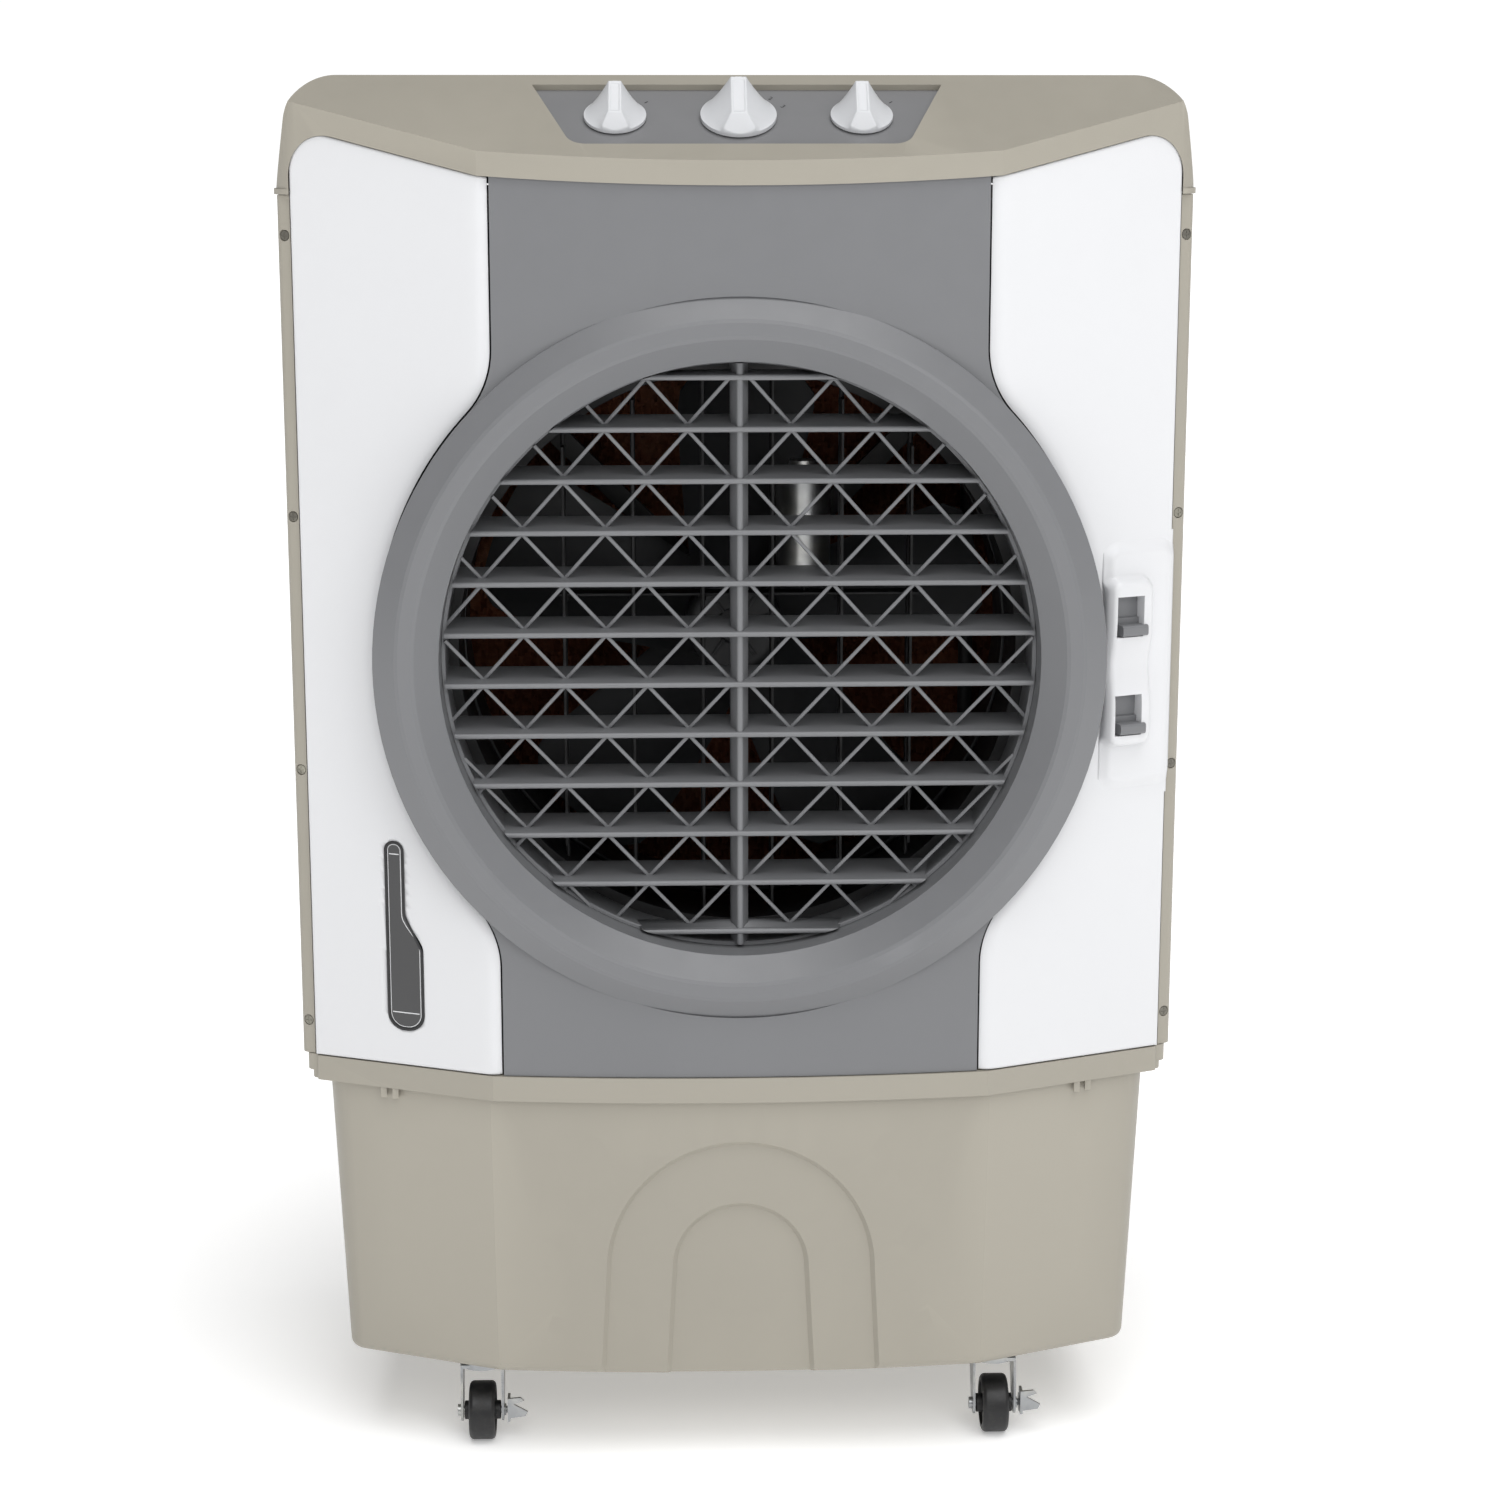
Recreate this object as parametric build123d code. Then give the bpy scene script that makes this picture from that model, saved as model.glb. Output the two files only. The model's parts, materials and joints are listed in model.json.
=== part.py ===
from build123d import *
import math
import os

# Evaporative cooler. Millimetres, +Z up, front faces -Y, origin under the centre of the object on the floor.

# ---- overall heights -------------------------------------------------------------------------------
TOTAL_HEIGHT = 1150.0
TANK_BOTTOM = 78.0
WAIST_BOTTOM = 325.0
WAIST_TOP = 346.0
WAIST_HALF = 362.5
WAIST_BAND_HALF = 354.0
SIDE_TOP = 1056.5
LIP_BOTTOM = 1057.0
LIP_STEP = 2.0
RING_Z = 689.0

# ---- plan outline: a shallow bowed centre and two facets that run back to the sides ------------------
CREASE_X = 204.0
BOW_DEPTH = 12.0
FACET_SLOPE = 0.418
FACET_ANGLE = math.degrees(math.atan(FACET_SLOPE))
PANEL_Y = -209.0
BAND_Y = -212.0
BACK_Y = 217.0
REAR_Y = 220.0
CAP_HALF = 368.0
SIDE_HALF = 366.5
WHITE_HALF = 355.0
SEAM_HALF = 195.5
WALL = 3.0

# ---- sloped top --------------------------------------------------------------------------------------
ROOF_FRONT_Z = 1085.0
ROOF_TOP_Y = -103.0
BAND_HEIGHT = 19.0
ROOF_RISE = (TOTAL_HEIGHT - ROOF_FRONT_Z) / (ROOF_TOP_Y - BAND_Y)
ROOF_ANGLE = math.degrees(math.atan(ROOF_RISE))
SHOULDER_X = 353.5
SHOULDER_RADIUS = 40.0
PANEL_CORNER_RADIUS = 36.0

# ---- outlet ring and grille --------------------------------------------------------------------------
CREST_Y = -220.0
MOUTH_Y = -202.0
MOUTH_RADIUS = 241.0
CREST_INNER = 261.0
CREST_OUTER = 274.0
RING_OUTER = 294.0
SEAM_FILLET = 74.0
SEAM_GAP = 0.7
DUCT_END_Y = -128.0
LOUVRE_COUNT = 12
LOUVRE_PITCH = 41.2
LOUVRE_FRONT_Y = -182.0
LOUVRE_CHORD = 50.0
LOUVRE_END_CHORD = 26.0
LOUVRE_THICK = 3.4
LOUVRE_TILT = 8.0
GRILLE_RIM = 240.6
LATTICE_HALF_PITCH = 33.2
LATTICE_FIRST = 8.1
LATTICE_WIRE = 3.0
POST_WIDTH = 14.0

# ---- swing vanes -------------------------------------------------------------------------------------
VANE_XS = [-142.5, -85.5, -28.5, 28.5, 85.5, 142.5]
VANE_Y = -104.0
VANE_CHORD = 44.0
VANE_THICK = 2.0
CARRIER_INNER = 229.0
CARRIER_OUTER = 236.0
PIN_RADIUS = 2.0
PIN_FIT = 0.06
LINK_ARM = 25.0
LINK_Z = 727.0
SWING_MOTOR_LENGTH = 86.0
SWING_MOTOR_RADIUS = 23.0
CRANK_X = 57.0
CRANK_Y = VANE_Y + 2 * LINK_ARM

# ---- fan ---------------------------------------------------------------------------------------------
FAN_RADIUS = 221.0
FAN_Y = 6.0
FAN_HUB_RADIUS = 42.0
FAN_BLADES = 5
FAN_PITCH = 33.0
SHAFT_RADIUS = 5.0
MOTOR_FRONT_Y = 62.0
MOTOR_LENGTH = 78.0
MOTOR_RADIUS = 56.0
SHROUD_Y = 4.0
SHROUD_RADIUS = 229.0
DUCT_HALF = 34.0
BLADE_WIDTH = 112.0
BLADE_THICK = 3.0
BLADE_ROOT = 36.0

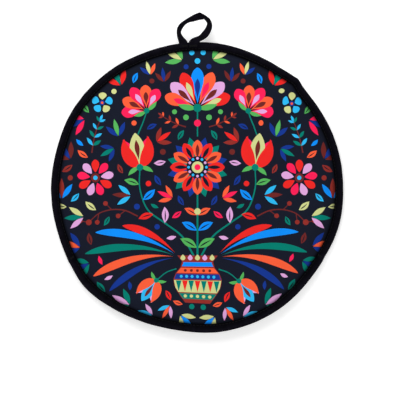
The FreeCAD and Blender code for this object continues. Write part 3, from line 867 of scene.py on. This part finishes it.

┄┄┄┄┄┄

Given problem — Pull out each record as written and restate it exactly.

Response —
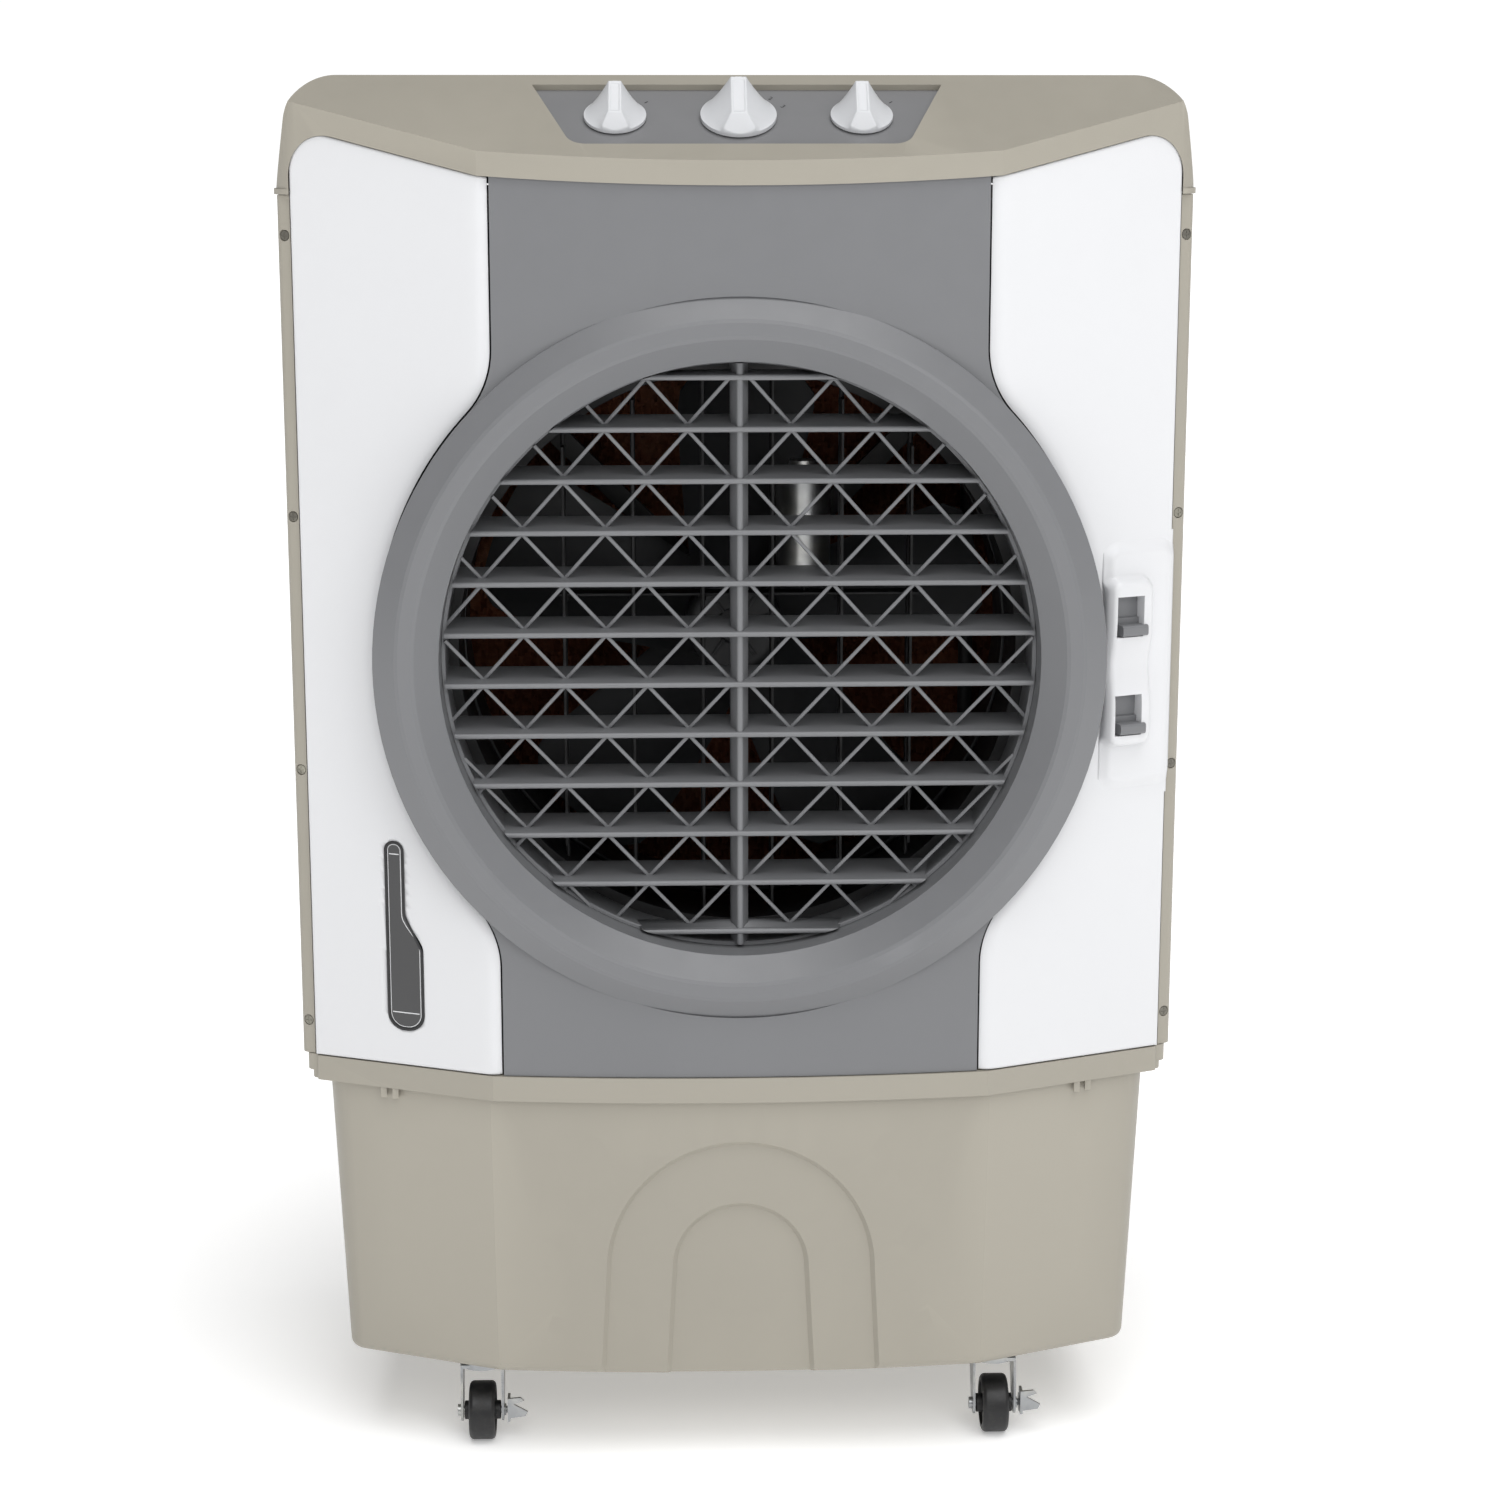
Recreate this object as parametric build123d code. Then give the bpy scene script that makes this picture from that model, saved as model.glb. Output the two files only. The model's parts, materials and joints are listed in model.json.
=== part.py ===
from build123d import *
import math
import os

# Evaporative cooler. Millimetres, +Z up, front faces -Y, origin under the centre of the object on the floor.

# ---- overall heights -------------------------------------------------------------------------------
TOTAL_HEIGHT = 1150.0
TANK_BOTTOM = 78.0
WAIST_BOTTOM = 325.0
WAIST_TOP = 346.0
WAIST_HALF = 362.5
WAIST_BAND_HALF = 354.0
SIDE_TOP = 1056.5
LIP_BOTTOM = 1057.0
LIP_STEP = 2.0
RING_Z = 689.0

# ---- plan outline: a shallow bowed centre and two facets that run back to the sides ------------------
CREASE_X = 204.0
BOW_DEPTH = 12.0
FACET_SLOPE = 0.418
FACET_ANGLE = math.degrees(math.atan(FACET_SLOPE))
PANEL_Y = -209.0
BAND_Y = -212.0
BACK_Y = 217.0
REAR_Y = 220.0
CAP_HALF = 368.0
SIDE_HALF = 366.5
WHITE_HALF = 355.0
SEAM_HALF = 195.5
WALL = 3.0

# ---- sloped top --------------------------------------------------------------------------------------
ROOF_FRONT_Z = 1085.0
ROOF_TOP_Y = -103.0
BAND_HEIGHT = 19.0
ROOF_RISE = (TOTAL_HEIGHT - ROOF_FRONT_Z) / (ROOF_TOP_Y - BAND_Y)
ROOF_ANGLE = math.degrees(math.atan(ROOF_RISE))
SHOULDER_X = 353.5
SHOULDER_RADIUS = 40.0
PANEL_CORNER_RADIUS = 36.0

# ---- outlet ring and grille --------------------------------------------------------------------------
CREST_Y = -220.0
MOUTH_Y = -202.0
MOUTH_RADIUS = 241.0
CREST_INNER = 261.0
CREST_OUTER = 274.0
RING_OUTER = 294.0
SEAM_FILLET = 74.0
SEAM_GAP = 0.7
DUCT_END_Y = -128.0
LOUVRE_COUNT = 12
LOUVRE_PITCH = 41.2
LOUVRE_FRONT_Y = -182.0
LOUVRE_CHORD = 50.0
LOUVRE_END_CHORD = 26.0
LOUVRE_THICK = 3.4
LOUVRE_TILT = 8.0
GRILLE_RIM = 240.6
LATTICE_HALF_PITCH = 33.2
LATTICE_FIRST = 8.1
LATTICE_WIRE = 3.0
POST_WIDTH = 14.0

# ---- swing vanes -------------------------------------------------------------------------------------
VANE_XS = [-142.5, -85.5, -28.5, 28.5, 85.5, 142.5]
VANE_Y = -104.0
VANE_CHORD = 44.0
VANE_THICK = 2.0
CARRIER_INNER = 229.0
CARRIER_OUTER = 236.0
PIN_RADIUS = 2.0
PIN_FIT = 0.06
LINK_ARM = 25.0
LINK_Z = 727.0
SWING_MOTOR_LENGTH = 86.0
SWING_MOTOR_RADIUS = 23.0
CRANK_X = 57.0
CRANK_Y = VANE_Y + 2 * LINK_ARM

# ---- fan ---------------------------------------------------------------------------------------------
FAN_RADIUS = 221.0
FAN_Y = 6.0
FAN_HUB_RADIUS = 42.0
FAN_BLADES = 5
FAN_PITCH = 33.0
SHAFT_RADIUS = 5.0
MOTOR_FRONT_Y = 62.0
MOTOR_LENGTH = 78.0
MOTOR_RADIUS = 56.0
SHROUD_Y = 4.0
SHROUD_RADIUS = 229.0
DUCT_HALF = 34.0
BLADE_WIDTH = 112.0
BLADE_THICK = 3.0
BLADE_ROOT = 36.0

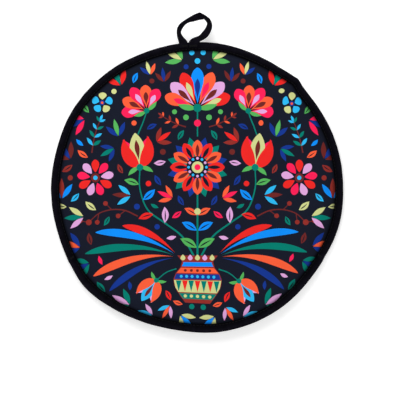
The FreeCAD and Blender code for this object continues. Write part 3, from line 867 of scene.py on. This part finishes it.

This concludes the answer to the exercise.